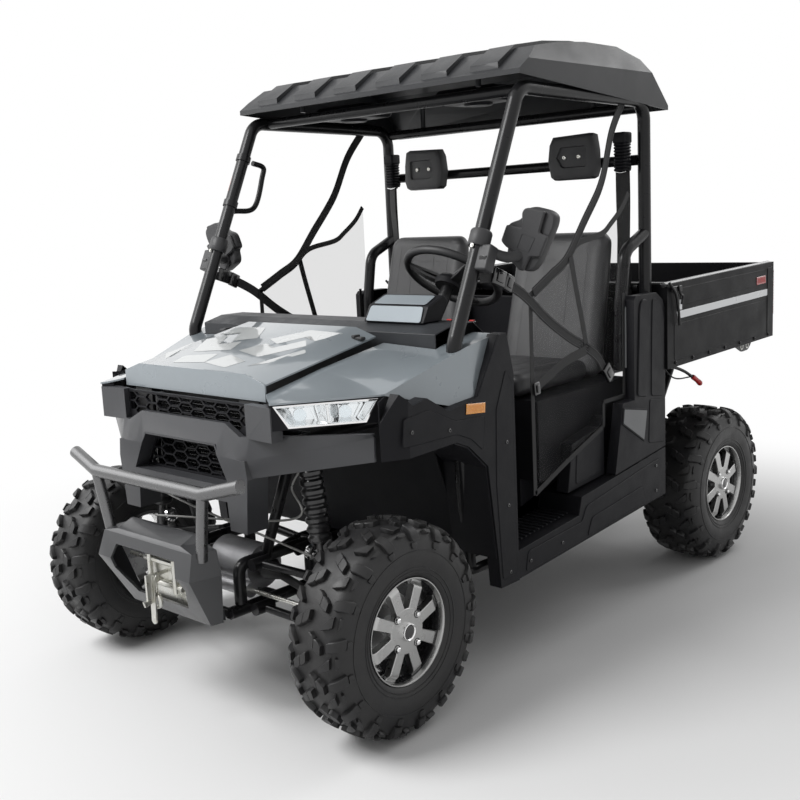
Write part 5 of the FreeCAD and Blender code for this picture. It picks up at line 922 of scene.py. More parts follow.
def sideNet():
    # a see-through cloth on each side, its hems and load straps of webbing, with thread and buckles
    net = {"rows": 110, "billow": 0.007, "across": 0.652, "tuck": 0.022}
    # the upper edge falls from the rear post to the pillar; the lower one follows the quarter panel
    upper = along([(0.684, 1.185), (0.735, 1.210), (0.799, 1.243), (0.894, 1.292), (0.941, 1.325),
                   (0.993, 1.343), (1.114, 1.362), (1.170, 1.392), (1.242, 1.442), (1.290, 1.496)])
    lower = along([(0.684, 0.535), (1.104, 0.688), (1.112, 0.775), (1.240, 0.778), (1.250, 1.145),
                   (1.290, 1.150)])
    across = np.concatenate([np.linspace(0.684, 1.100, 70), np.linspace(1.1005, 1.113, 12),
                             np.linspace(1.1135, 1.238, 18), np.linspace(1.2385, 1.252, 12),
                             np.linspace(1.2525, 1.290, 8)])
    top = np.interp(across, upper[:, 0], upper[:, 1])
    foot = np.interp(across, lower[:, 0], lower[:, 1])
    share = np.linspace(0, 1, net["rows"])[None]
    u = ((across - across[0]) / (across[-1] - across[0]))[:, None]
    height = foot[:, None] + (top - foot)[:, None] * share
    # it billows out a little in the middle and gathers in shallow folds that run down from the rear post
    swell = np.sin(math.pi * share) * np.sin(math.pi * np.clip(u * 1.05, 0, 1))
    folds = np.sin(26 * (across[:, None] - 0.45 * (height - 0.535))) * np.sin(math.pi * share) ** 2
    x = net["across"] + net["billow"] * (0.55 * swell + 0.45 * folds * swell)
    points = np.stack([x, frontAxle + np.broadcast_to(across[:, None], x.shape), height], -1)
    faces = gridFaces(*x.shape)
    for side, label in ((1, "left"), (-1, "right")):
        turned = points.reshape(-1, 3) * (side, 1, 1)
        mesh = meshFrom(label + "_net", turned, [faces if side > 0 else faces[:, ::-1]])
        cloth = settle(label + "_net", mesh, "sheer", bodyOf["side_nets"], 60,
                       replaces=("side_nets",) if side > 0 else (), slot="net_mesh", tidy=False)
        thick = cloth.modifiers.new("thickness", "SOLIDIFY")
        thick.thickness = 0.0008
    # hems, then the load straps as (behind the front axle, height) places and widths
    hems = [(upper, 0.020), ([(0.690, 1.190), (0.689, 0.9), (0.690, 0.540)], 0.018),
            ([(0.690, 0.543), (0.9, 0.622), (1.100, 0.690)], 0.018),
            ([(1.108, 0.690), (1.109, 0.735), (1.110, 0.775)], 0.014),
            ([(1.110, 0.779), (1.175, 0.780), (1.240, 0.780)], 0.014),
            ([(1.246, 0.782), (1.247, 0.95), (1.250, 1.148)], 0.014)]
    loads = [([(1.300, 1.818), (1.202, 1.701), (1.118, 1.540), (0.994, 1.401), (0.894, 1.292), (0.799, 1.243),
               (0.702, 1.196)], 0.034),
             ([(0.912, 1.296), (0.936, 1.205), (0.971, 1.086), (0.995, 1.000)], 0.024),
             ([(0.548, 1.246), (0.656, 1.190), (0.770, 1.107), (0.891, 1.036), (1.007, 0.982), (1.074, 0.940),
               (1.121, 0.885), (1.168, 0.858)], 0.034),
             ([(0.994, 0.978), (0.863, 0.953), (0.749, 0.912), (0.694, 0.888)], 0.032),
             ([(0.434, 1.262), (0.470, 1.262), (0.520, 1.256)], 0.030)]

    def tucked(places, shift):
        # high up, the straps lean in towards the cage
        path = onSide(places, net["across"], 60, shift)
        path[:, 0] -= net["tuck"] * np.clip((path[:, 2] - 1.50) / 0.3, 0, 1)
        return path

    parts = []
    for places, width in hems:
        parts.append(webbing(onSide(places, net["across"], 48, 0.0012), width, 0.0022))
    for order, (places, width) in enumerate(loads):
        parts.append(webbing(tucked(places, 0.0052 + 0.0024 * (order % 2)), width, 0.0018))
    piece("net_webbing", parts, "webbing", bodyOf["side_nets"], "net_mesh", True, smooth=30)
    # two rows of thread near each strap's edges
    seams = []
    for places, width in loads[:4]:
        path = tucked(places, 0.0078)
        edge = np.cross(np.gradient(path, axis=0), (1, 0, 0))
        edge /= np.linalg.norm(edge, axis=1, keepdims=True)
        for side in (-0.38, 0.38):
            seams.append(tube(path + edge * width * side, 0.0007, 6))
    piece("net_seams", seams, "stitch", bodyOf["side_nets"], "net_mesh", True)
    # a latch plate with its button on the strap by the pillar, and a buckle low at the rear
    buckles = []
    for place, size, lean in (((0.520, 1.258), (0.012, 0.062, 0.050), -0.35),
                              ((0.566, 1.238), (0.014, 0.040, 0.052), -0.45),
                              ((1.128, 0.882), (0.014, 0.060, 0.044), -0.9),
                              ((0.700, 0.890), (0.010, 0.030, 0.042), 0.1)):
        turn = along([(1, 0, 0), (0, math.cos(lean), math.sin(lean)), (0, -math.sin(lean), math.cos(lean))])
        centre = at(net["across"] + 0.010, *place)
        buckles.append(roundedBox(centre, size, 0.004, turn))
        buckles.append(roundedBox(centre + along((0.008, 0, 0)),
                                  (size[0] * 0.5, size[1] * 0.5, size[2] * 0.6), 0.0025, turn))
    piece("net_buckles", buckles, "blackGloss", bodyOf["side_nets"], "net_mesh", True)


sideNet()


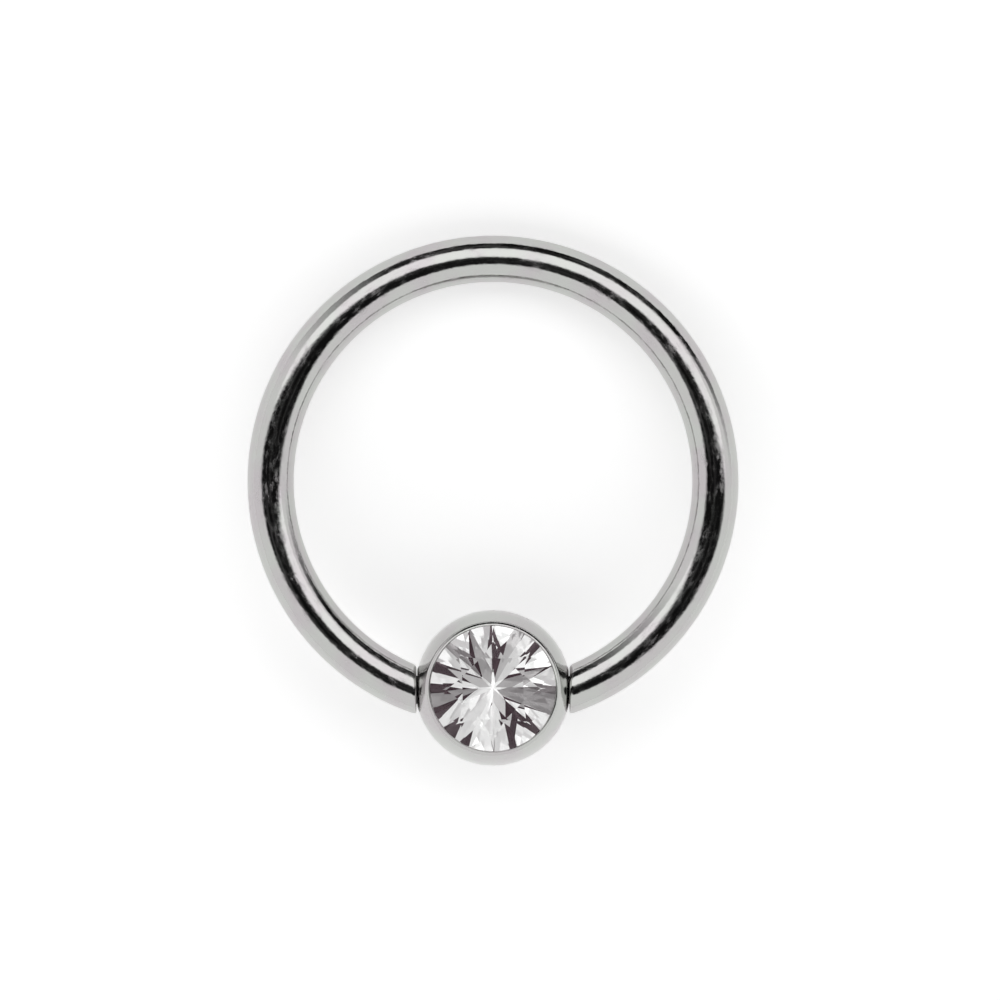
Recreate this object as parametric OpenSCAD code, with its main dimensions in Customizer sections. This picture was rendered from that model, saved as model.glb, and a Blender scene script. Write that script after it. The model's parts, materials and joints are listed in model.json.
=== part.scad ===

#### [Written request]
In the entries above, find each line with the word "scene" and copy it.

#### [Result]
Write part 5 of the FreeCAD and Blender code for this picture. It picks up at line 922 of scene.py. More parts follow.
Recreate this object as parametric OpenSCAD code, with its main dimensions in Customizer sections. This picture was rendered from that model, saved as model.glb, and a Blender scene script. Write that script after it. The model's parts, materials and joints are listed in model.json.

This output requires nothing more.